Spirits duty cut brings boost to government coffers

The Scotch Whisky Association says latest Treasury figures show that revenue from spirits duty rose after the rate was cut in 2015, thanks to a resulting increase in sales.

Treasury spirits receipts in the year to October were £3.2 billion, a £101 million increase on the previous year.

The government ended the duty escalator – which increased duty by inflation plus 2% – in 2014 and cut duty on spirits by 2% in 2015. Duty was frozen in this year’s budget.

The SWA says Treasury receipts from spirits are now £155 million higher than before the escalator was scrapped.

Acting chief executive Julie Hesketh-Laird said: “Easing the duty regime on Scotch whisky has helped customers, businesses and taxpayers. The boost to public funds is the result of a successful policy.

“Scotch is one of the UK’s most important industries, supporting around 40,000 jobs and contributing £5 billion to the economy each year. Government support for industry helps to give small businesses, as well as larger producers, confidence in the future.”

She called for further cuts in the future and added: “The current tax rates remain unfair and we believe that there is an opportunity for the Chancellor to bring cheer to consumers and boost the Treasury’s coffers next year.”

The SWA says that VAT and duty accounts for 77% of the retail price of a bottle of Scotch whisky in the off-trade.

The positive news on tax revenues came as the SWA celebrated the news that it has been given leave to appeal to the Supreme Court in London in its legal battle against minimum unit pricing in Scotland.

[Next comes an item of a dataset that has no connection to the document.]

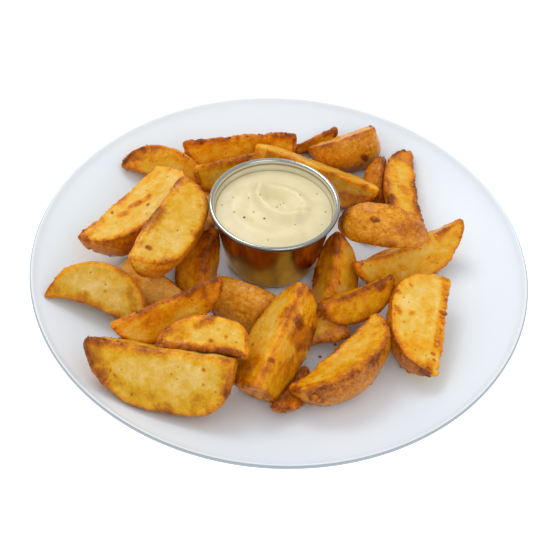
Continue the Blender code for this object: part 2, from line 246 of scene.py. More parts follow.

The Court of Session in Edinburgh ruled in October that plans to introduce minimum pricing should be allowed to go ahead.

Hesketh-Laird said yesterday: “'We have received notification from the Court of Session that our application for leave to appeal to the UK Supreme Court regarding minimum unit pricing has been granted. 

“We now hope the appeal can be heard quickly by the Supreme Court, with a final ruling next year.”

The legal challenge has delayed implementation of the policy which was passed by the Scottish Parliament in 2012.